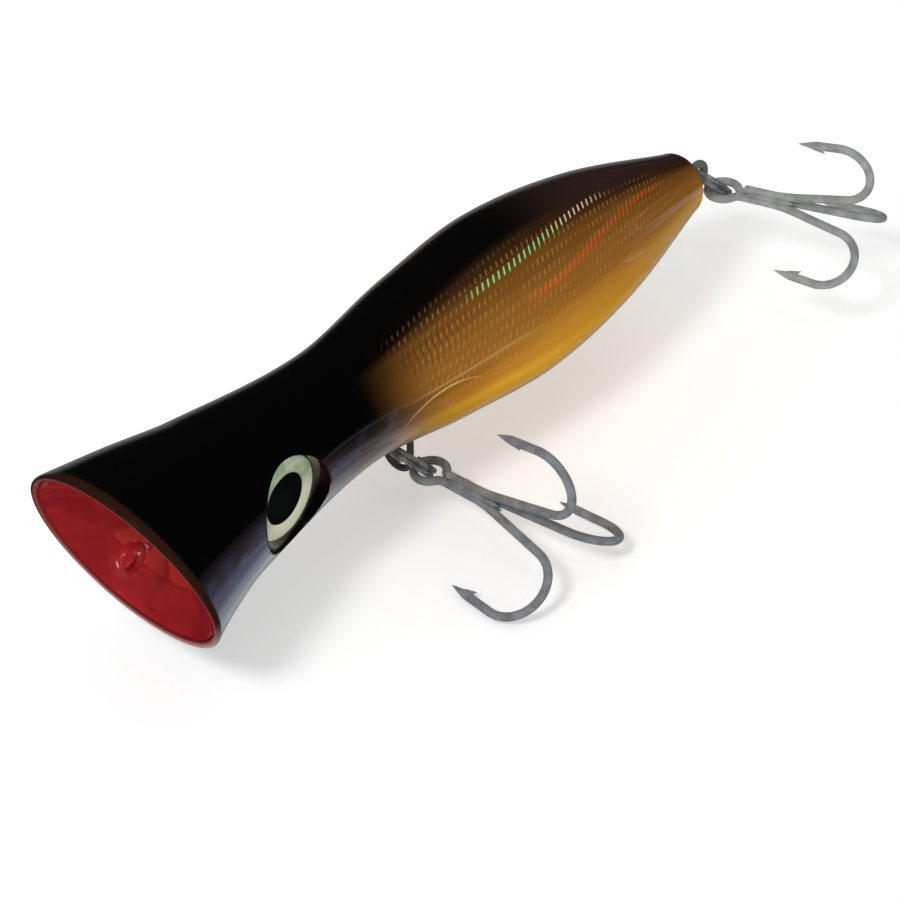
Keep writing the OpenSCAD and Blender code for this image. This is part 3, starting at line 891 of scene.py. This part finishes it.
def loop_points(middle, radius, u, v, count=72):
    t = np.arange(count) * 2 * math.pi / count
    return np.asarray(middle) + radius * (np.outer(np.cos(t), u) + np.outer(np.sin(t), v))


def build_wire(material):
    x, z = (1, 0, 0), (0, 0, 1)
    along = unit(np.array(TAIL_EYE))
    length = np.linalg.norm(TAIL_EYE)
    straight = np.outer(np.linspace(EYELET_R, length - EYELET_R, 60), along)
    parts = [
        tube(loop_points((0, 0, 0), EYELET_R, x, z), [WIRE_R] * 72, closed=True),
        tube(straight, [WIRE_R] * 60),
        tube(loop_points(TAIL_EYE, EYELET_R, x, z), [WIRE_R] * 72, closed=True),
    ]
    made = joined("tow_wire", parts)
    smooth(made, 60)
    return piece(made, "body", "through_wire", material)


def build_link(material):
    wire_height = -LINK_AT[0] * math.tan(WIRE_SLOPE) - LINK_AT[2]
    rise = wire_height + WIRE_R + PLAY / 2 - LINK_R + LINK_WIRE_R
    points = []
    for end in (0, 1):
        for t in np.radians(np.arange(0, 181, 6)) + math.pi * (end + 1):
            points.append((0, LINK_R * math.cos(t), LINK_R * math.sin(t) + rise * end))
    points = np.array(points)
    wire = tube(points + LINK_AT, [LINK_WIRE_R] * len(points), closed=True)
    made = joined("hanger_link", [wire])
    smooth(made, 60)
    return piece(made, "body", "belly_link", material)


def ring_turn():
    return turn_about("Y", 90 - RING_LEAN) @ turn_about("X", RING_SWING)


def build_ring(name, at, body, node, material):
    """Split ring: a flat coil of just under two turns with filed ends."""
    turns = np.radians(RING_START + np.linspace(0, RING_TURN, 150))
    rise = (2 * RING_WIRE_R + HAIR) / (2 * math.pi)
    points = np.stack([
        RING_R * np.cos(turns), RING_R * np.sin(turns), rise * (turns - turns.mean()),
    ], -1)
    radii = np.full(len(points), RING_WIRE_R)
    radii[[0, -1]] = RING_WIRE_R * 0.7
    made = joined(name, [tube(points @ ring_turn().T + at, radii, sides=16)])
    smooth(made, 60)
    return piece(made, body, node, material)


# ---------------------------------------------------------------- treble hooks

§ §

> **SHORT PROBLEM**: Copy every line verbatim.

> **RIGHT ANSWER**:
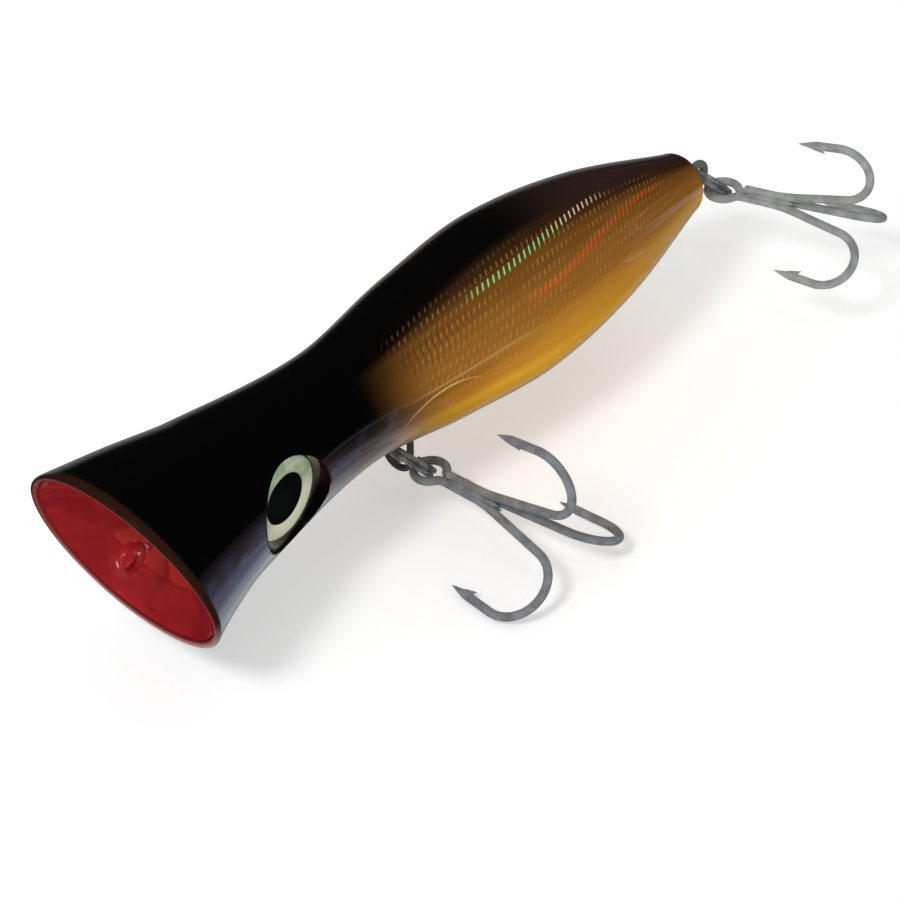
Keep writing the OpenSCAD and Blender code for this image. This is part 3, starting at line 891 of scene.py. This part finishes it.
def loop_points(middle, radius, u, v, count=72):
    t = np.arange(count) * 2 * math.pi / count
    return np.asarray(middle) + radius * (np.outer(np.cos(t), u) + np.outer(np.sin(t), v))


def build_wire(material):
    x, z = (1, 0, 0), (0, 0, 1)
    along = unit(np.array(TAIL_EYE))
    length = np.linalg.norm(TAIL_EYE)
    straight = np.outer(np.linspace(EYELET_R, length - EYELET_R, 60), along)
    parts = [
        tube(loop_points((0, 0, 0), EYELET_R, x, z), [WIRE_R] * 72, closed=True),
        tube(straight, [WIRE_R] * 60),
        tube(loop_points(TAIL_EYE, EYELET_R, x, z), [WIRE_R] * 72, closed=True),
    ]
    made = joined("tow_wire", parts)
    smooth(made, 60)
    return piece(made, "body", "through_wire", material)


def build_link(material):
    wire_height = -LINK_AT[0] * math.tan(WIRE_SLOPE) - LINK_AT[2]
    rise = wire_height + WIRE_R + PLAY / 2 - LINK_R + LINK_WIRE_R
    points = []
    for end in (0, 1):
        for t in np.radians(np.arange(0, 181, 6)) + math.pi * (end + 1):
            points.append((0, LINK_R * math.cos(t), LINK_R * math.sin(t) + rise * end))
    points = np.array(points)
    wire = tube(points + LINK_AT, [LINK_WIRE_R] * len(points), closed=True)
    made = joined("hanger_link", [wire])
    smooth(made, 60)
    return piece(made, "body", "belly_link", material)


def ring_turn():
    return turn_about("Y", 90 - RING_LEAN) @ turn_about("X", RING_SWING)


def build_ring(name, at, body, node, material):
    """Split ring: a flat coil of just under two turns with filed ends."""
    turns = np.radians(RING_START + np.linspace(0, RING_TURN, 150))
    rise = (2 * RING_WIRE_R + HAIR) / (2 * math.pi)
    points = np.stack([
        RING_R * np.cos(turns), RING_R * np.sin(turns), rise * (turns - turns.mean()),
    ], -1)
    radii = np.full(len(points), RING_WIRE_R)
    radii[[0, -1]] = RING_WIRE_R * 0.7
    made = joined(name, [tube(points @ ring_turn().T + at, radii, sides=16)])
    smooth(made, 60)
    return piece(made, body, node, material)


# ---------------------------------------------------------------- treble hooks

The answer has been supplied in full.